How Social Comparison Shows Up in Daily HR Work

  • Pay & Increments:
    Employees compare their increases with peers, not with market benchmarks. A "good" raise can still feel unfair if others received more.

  • Promotions & Titles:
    Advancement decisions trigger strong fairness evaluations, especially when criteria are perceived as unclear or inconsistently applied.

  • Performance Ratings:
    Even when ratings are accurate, dissatisfaction arises if employees believe standards were applied unevenly across teams or managers.

Equity Theory explains this behavior: people evaluate fairness by comparing their inputs (effort, experience, skill) with their outcomes (pay, recognition, status) relative to others.


Why Perception Often Matters More Than Reality

From a behavioral economics perspective, perceived unfairness creates a stronger emotional response than equivalent gains create satisfaction.
This asymmetry explains why:

  • Small perceived inequities cause outsized disengagement
  • Transparency without context can increase dissatisfaction
  • Market-correct decisions still face resistance

Importantly, fairness judgments are social and emotional, not purely analytical.

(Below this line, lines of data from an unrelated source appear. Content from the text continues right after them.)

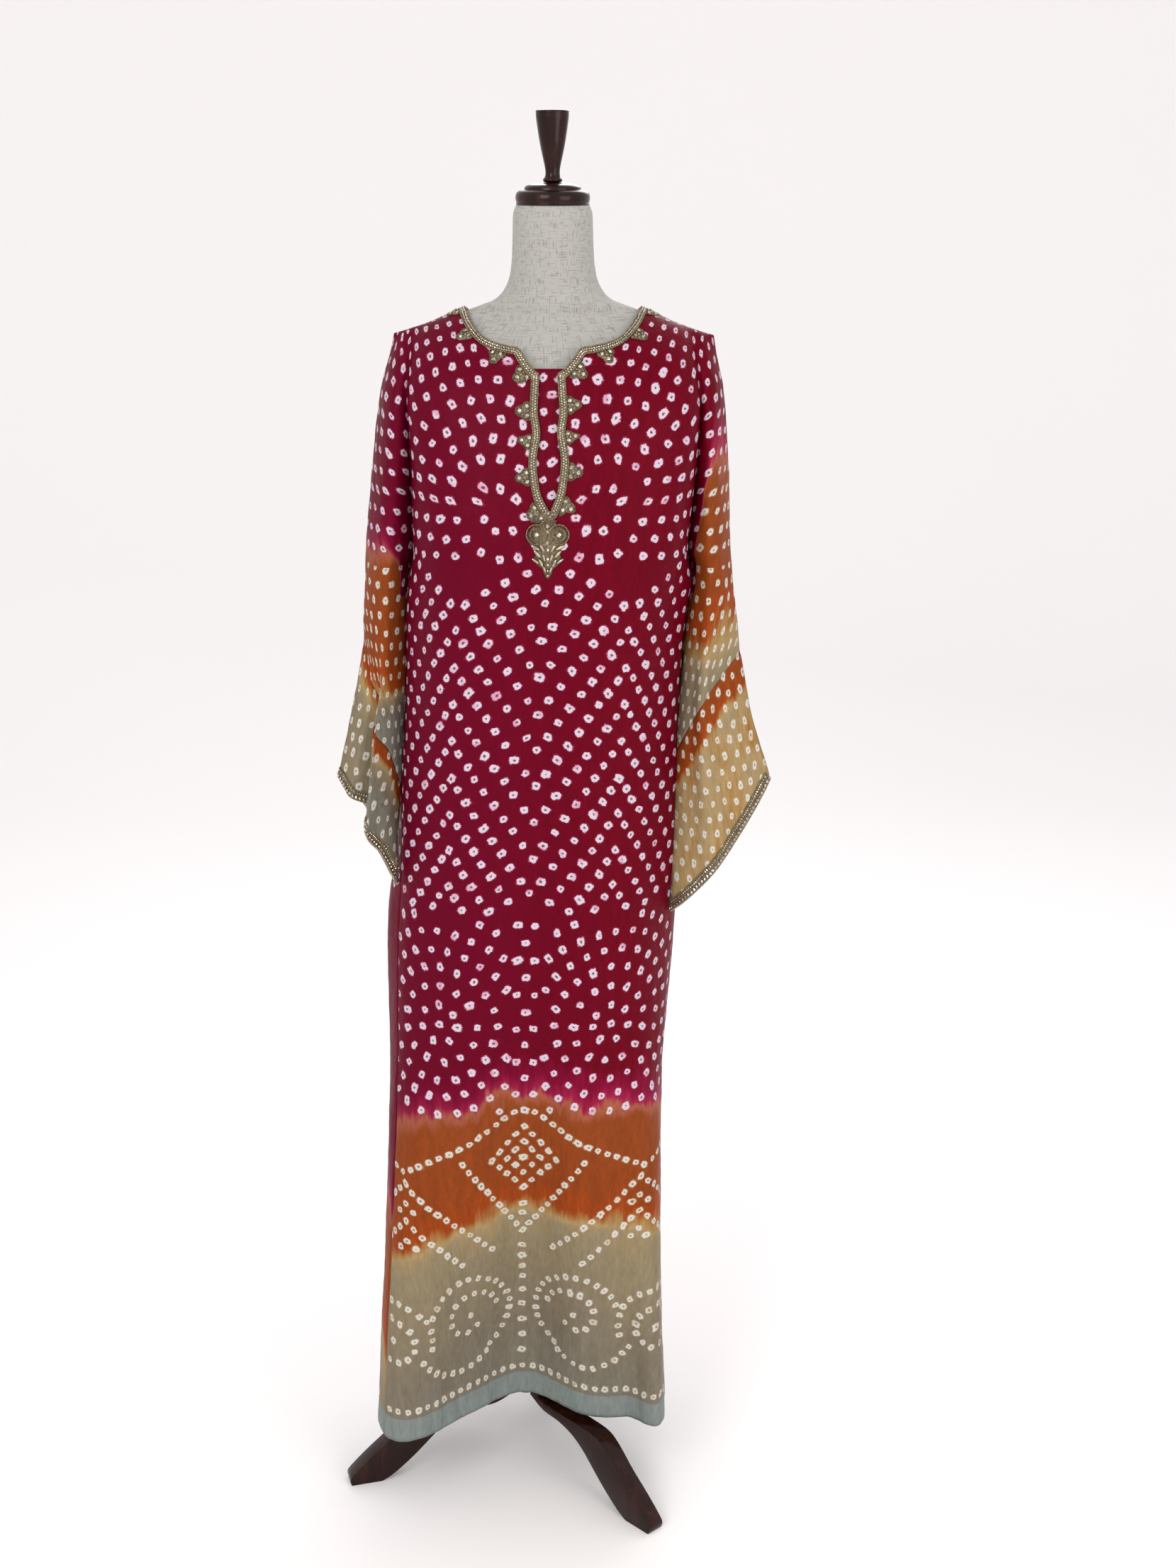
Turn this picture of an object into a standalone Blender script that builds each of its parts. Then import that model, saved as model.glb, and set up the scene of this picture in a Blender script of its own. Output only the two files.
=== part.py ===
"""A tie-dyed silk kaftan on the limbless dress form that it rests on.

Metres, +Z up, the front looks to -Y.  The kaftan has the kimono cut: front and back are
each one piece with their halves of both sleeves, so there is no armhole seam, and a deep
valley fold parts the body from each hanging sleeve.  Every cloth piece is a sheet of
points with a wall made from it, and neighbouring pieces keep a small gap at their seam.
"""
import bpy
import bmesh
from collections import namedtuple
from math import asin, cos, pi, radians, sin
import numpy
from mathutils import Matrix, Vector
from mathutils.bvhtree import BVHTree

# Driving sizes of the cloth
WALL = 0.002
SEAM_GAP = 0.0003
MITRE_LIMIT = 1.3
MITRE_CALM = 0.03
UNDERARM_LIFT = 3.4
SHOULDER_LEVEL = 1.50
UNDERARM_LEVEL = 1.30
HEM_LEVEL = 0.112
HEM_RISE = 0.008
HEM_RISE_PLACE = 0.02
HEM_RISE_SPREAD = 0.60
HEM_RISE_TOP = 0.40
SLIT_BOTTOM = 1.385
NECK_SHARE = 0.60
VALLEY_START = 0.172
TRIM_WIDTH = 0.010
TRIM_THICK = 0.0014
TRIM_LIFT = 0.0009
TREFOIL_REACH = 0.016
TREFOIL_PLACES = (0.011, 0.049, 0.088, 0.127, 0.184, 0.236, 0.284, 0.336)
STRIP_BLEND = 4

# Driving sizes of the stand
POLE_RADIUS = 0.0125
HUB_RADIUS = 0.022
HUB_BOTTOM = 0.108
HUB_TOP = 0.190
FORM_BOTTOM = 0.880
NECK_TOP = 1.738
LEG_WIDTH = 0.026
LEG_ANGLES = (-46.0, -164.0, 76.0)
NECK_AXIS = (0.0, 0.0, 0.0)
STAND_AXIS = (-0.045, -0.004, 0.0)
FIT_GAP = 0.0003

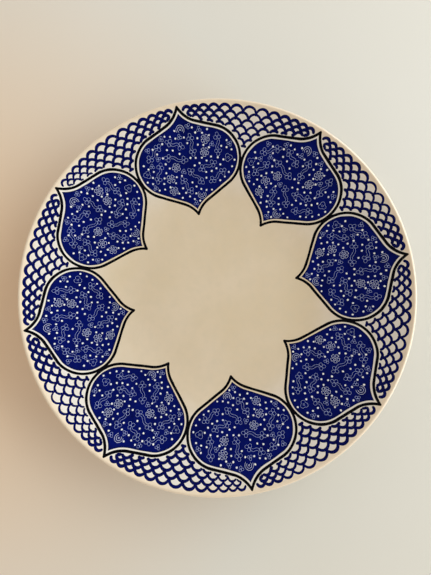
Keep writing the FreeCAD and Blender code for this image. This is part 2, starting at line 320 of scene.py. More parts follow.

What HR Can Do Differently

HR's role is not just to ensure fairness but to make fairness legible:

  • Use consistent logic across similar roles and decisions
  • Anchor conversations on role value, not individual comparison
  • Explain trade-offs and constraints, not just outcomes
  • Reduce unnecessary visibility of raw comparisons without context

Well-designed structures (ranges, bands, criteria) reduce the need for constant justification.


Why This Matters

Unchecked social comparison can lead to:

  • Persistent dissatisfaction despite competitive pay
  • Distrust in managers and HR
  • Reduced effort or withdrawal behaviors

Key Insight: Employees do not react to pay decisions - they react to what those decisions signal about fairness and respect.